Technisch gesehen sind viele dieser Probleme auf die Trainingsdaten zurückzuführen: KI-Systeme lernen aus großen Datenmengen, die gesellschaftliche Vorurteile enthalten – etwa in Form von Sprache, Bildern oder Bewerbungsprofilen. Es gilt die Devise „garbage in – garbage out“. Der sogenannte „Gender Data Gap“ führt außerdem dazu, dass viele weibliche Perspektiven in diesen Datensätzen unterrepräsentiert sind. Hinzu kommt die geringe Diversität in der KI-Entwicklung: Wenn hauptsächlich Männer KI-Systeme entwerfen, bleiben viele Sichtweisen unberücksichtigt. Oft bleibt die Diskriminierung unsichtbar, da KI als objektiv wahrgenommen wird – ein Trugschluss, wie die genannten Beispiele zeigen.
Was Technik und Politik tun (könnten)
Zahlreiche Stimmen fordern Maßnahmen gegen den Gender Bias in der KI: Der EU-AI-Act sieht z. B. vor, dass Systeme mit hohem Risiko auf Verzerrungen hin geprüft werden müssen. Empfehlungen umfassen den Einsatz diverser Teams bei der Entwicklung, die Verwendung gendersensibler Datensätze und generell transparente, erklärbare Systeme („Explainable AI“). Testgruppen mit vielfältigem Hintergrund können helfen, diskriminierende Muster frühzeitig zu erkennen. Auch Folgenabschätzungen im Hinblick auf Menschenrechte sollen während des gesamten Lebenszyklus eines KI-Systems stattfinden.
Was KI-Entwickler und -Anbieter tun können
Es gibt einige europäische Tools zur Bewertung von Bias in KI-Systemen. Das von der EU geförderte BIAS-Projekt entwickelt offene Software-Lösungen, die gezielt Bias und Unfairness in KI-Systemen identifizieren sollen. Im europäischen Kontext wird auch das Open-Source-Tool Aequitas empfohlen, um Bias im Output von KI-Systemen zu erkennen und zu bewerten. Geprüft wird damit nicht ein einzelner Output, sondern das generelle Verhalten des Modells; die Tools richten sich daher vor allem an KI-Anbieter.
Was Nutzer*innen selbst tun können
Auch Anwender*innen haben Einfluss: Wer Prompts für KI-Systeme wie Übersetzer oder Bildgeneratoren nutzt, sollte möglichst präzise und inklusive Formulierungen verwenden – z. B. „female doctor“ statt „doctor“, wenn das Geschlecht relevant ist.

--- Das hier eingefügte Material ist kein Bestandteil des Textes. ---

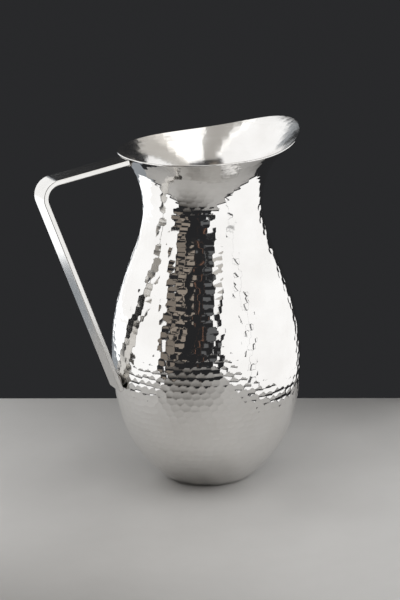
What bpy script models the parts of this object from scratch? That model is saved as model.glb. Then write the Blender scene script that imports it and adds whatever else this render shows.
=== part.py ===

Übersetzungen und KI-generierte Inhalte sollten kritisch geprüft und bei Bedarf nachbearbeitet werden. Viele Tools bieten die Möglichkeit, Feedback zu geben – diese Chance sollte genutzt werden, um auf offenkundigen Bias zu reagieren.
De-Biasing durch Prompting
Anja Lorenz (Technische Hochschule Lübeck) beschrieb in einem Workshop Anfang 2025 die Methode „De-Biasing durch Prompting“. Dafür lässt man ein KI-Produkt generieren und verbessert es durch Folge-Prompts wie etwa “finde Tendenzen für vergeschlechtlichte, stereotype oder diskriminierende Aussagen in deinem Ergebnis”, “schlage Änderungen vor, um diese Stereotypen zu vermeiden” oder “formuliere neu, ohne die Stereotypen zu verwenden”. De-Biasing durch Prompting ist also der Versuch, die KI-Tools dazu zu bringen, einen Teil der Verzerrungen selbst zu beseitigen. Eine derartige Prompting-Praxis ist auch in der Kursvorbereitung nützlich – und könnte im Kursgeschehen vorbildhaft wirken.
Was die Erwachsenenbildung tun kann
Fachkräfte in der Erwachsenenbildung können einen entscheidenden Beitrag leisten. Durch die kritische Reflexion über KI in Kursen lassen sich Lernende für diskriminierende Muster sensibilisieren. Gendersensible Didaktik und inklusive Sprache tragen dazu bei, stereotype Darstellungen aufzubrechen. In geschützten Lernräumen können Menschen ermutigt werden, sich mit ihren eigenen Denkmustern auseinanderzusetzen und diskriminierende Technologien zu hinterfragen. Schließlich sollten Bildungseinrichtungen Gendergerechtigkeit auch strukturell verankern – von der Angebotsplanung bis zur Teamzusammensetzung.
Möchten Sie Ihre Bildungsarbeit gendersensibel gestalten und kritische KI-Kompetenz vermitteln? Dann beginnen Sie mit einer einfachen Frage: Wer kommt in Ihren KI-generierten Texten, Bildern oder Unterrichtsmaterialien eigentlich vor – und wie – oder wer nicht?